Ты, отворачиваясь, прячешь слёзы,
а я реву от этой жалкой прозы
лица не пряча, сердца не тая.
Борис Рыжий
Так писал поэт с недоперекованным горлом. Остался в нём неизжитый есенинский плач, какая-то непрошеная открытость и бесшабашность. Его не устраивала муза, которая прячет слёзы. Может быть, в этой несовременности крылась одна из причин того, что он так трагически рано сорвался с орбиты. Трудно жить "лица не пряча, сердца не тая", когда стрелка барометра упорно показывает "великая сушь". Правда, попытка жить с сухими глазами и говорить сухими словами дорого даётся. Хотя жить, не пряча слёз и "сердца не тая" тоже не просто. Впрочем, истории важен только сухой остаток, то есть, стихи.
2001
5. Чаепитие ангелов
"Как я хочу, чтоб строчки эти/ Забыли, что они слова,/ А стали небо, крыши, ветер,/ Сырых бульваров дерева!" (Вл. Соколов). Желание вполне понятное, но трудно выполнимое. Выскочить из слов – задача столь же непосильная, как и воплотиться в слово. Жизнь – борьба. А жизнь поэта – ещё и борьба ЗА слово, СО словом и ПРОТИВ него. Казалось бы, достаточно и первых двух этапов. Счастливо найденное слово вполне может стать самоцелью. Тем более после изматывающей возни с ним, которую наглядно продемонстрировала Ирина Токмакова в детском стихотворении "Невпопад":
На помощь! В большой водопад
Упал молодой леопад!
Ах нет! Молодой леопард
Свалился в большой водопард.
Что делать – опять невпопад.
Держись, дорогой леопад,
Верней, дорогой леопард!
Опять не выходит впопард.
И всё же стремление освободить "леопарда", выпустить его из словесной западни на волю – неистребимо. Но возможно ли это?
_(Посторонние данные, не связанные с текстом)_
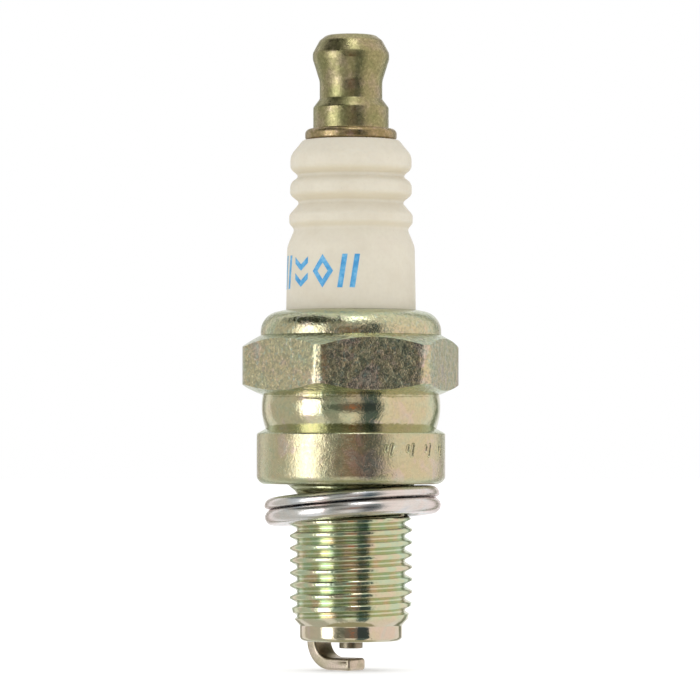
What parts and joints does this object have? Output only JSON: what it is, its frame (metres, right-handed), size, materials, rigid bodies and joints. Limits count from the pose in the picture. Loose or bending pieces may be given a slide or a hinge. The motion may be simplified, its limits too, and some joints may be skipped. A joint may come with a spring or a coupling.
{
  "type": "spark plug",
  "caption": "Compact resistor spark plug: ribbed ceramic insulator, plated steel shell with hexagon and short fine thread, loose folded gasket, solid terminal and bent ground electrode.",
  "frame": {"origin": "on the plug's axis, in the plane of the gasket seat", "axes": "+Z along the axis towards the terminal, -Y towards the viewer, +X to the viewer's right"},
  "size_m": [0.0176, 0.0172, 0.0516],
  "materials": {
    "terminal_plating": "olive-brown plated steel, fine mottled",
    "glazed_alumina": "cream-white glazed alumina",
    "printed_ink": "blue fired print under the glaze",
    "shell_plating": "zinc plated, yellow-green iridescent passivation",
    "gasket_plating": "bright plated sheet, faint pink and blue tint",
    "nickel_alloy": "drawn nickel alloy, satin",
    "copper": "plain copper",
    "seal_glass": "copper-filled glass, dark",
    "resistor_glass": "carbon-filled glass, matte black",
    "packing_steel": "plain steel wire",
    "talc": "pressed powder, matte"
  },
  "bodies": {
    "plug": {"terminal_stud": "terminal_plating", "insulator": "glazed_alumina", "shell": "shell_plating", "ground_electrode": "nickel_alloy", "center_electrode": "nickel_alloy", "center_electrode_core": "copper", "upper_glass_seal": "seal_glass", "resistor": "resistor_glass", "lower_glass_seal": "seal_glass", "seat_packing": "packing_steel", "lower_packing_ring": "packing_steel", "talc_seal": "talc", "upper_packing_ring": "packing_steel"},
    "gasket": {"gasket": "gasket_plating"}
  },
  "joints": [
    {"name": "gasket_spin", "type": "hinge", "parent": "plug", "child": "gasket", "pos_m": [0, 0, 0], "axis": [0, 0, 1], "continuous": true}
  ]
}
Я вышел из кино, а снег уже лежит,
и бородач стоит с фанерною лопатой,
и розовый трамвай по воздуху бежит
четырнадцатый, нет, девятый, двадцать пятый.
Однако целый мир переменился вдруг,
а я всё тот же я, куда же мне податься,
я перенаберу все номера подруг,
а там давно живут другие, матерятся.
Всему виною снег, засыпавший цветы,
до дома добреду, побряцаю ключами,
по комнатам пройду – прохладны и пусты.
Зайду на кухню, оп, два ангела за чаем.
Свершилось! Строчки забыли, что они слова и стали снегом, бородачом, лопатой, розовым трамваем, бегущим не по бумаге, а по воздуху. Ничего бумажного нет в этих стихах. Всё можно потрогать, понюхать, услышать, увидеть.
Поэт ловил и поймал мир в свои сети. Поймал, чтоб снова отпустить на волю (не случайно "воля" и "улов" близки по звучанию). Но отпустить иным, ПРЕОБРАЖЁННЫМ – таким, где трамвай летит по воздуху, а на кухне сидят за чаем два ангела. Не попади эта кухня в плен к поэту, не было бы и ангелов. Таков эффект этого странного плена. Странного – потому что не вполне ясно кто у кого в плену: поэт у мира, мир у поэта или они – друг у друга. Во всяком случае, пленённый поэтом мир выходит на свободу ещё более пленительным и ярким. Вопрос в том, как ему, то есть миру, удаётся вырваться из плена. Вернее, как удаётся поэту выпустить его. А ещё конкретней, как сиё удалось Борису Рыжему – автору приведённого выше стихотворения.